In tandem, the country is testing new contracting models, including reverse auctions: This type of auction will see producers bid by quoting their selling prices while the government decides at the end of the auction who to buy from. Unlike a tender where the vendor would present a closed envelope with the financial and technical offer, the process in the reverse auction would take place entirely online at an agreed date so that sellers can compete among themselves, the source explained.

Egypt is set to offer reverse auctions for solar power plants before the end of the year, Electricity Minister Mohamed Shaker told the local press. While Shaker did not state what the timetable was, sources told Enterprise that the ministry will offer one pilot project under the reverse auction that will be decided on the recommendation of the World Bank. The project will have a relatively small capacity of 50 MW (again, thanks to the glut).

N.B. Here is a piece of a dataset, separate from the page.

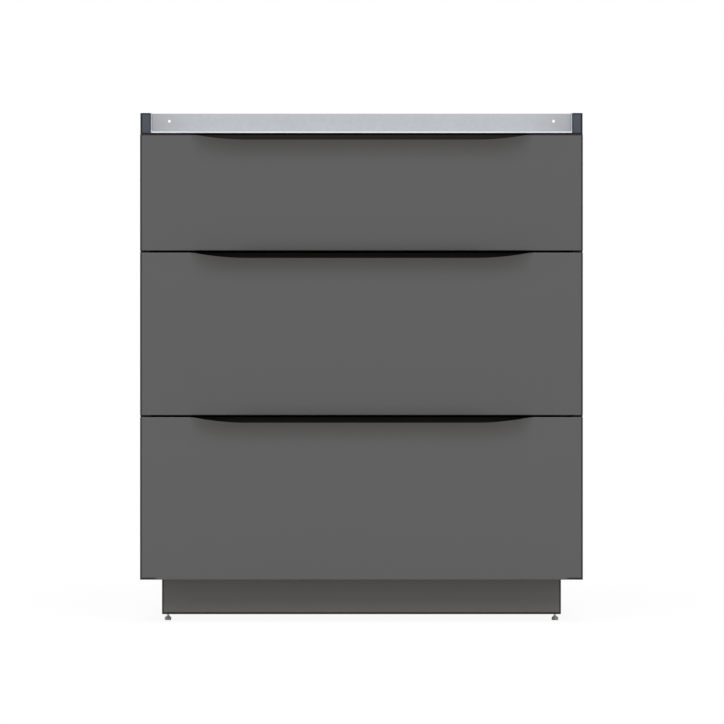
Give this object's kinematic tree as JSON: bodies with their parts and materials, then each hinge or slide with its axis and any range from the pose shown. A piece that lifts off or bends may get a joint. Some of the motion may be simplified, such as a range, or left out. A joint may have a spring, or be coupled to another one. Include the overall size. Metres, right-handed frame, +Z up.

The privatized value chain of electricity: The hope is that these policy changes will expand the role of the private sector beyond the generation stage to distribution and all the way down to bill collecting. The government is now making pre-paid meters available through specialized private sector suppliers, Electricity Ministry spokesperson Ayman Hamza tells Enterprise. Private companies will be involved at every stage, from manufacturing and installing meters to running payment systems through e-payment firms such as Fawry, Khalis and e-Finance, Hamza added.

The ultimate goal? A truly privatized and efficient electricity market in less than 10 years: With further deregulation, customers will be able to choose their energy provider just like they choose a mobile operator based on their location, needs, and budget. This vision may be only a few months away in new areas like the new capital or new Alamein but would eventually be the new normal in many existing cities around Egypt in less than a decade, former Head of the New and Renewable Energy Authority (NREA) Mohamed El Sobky tells Enterprise.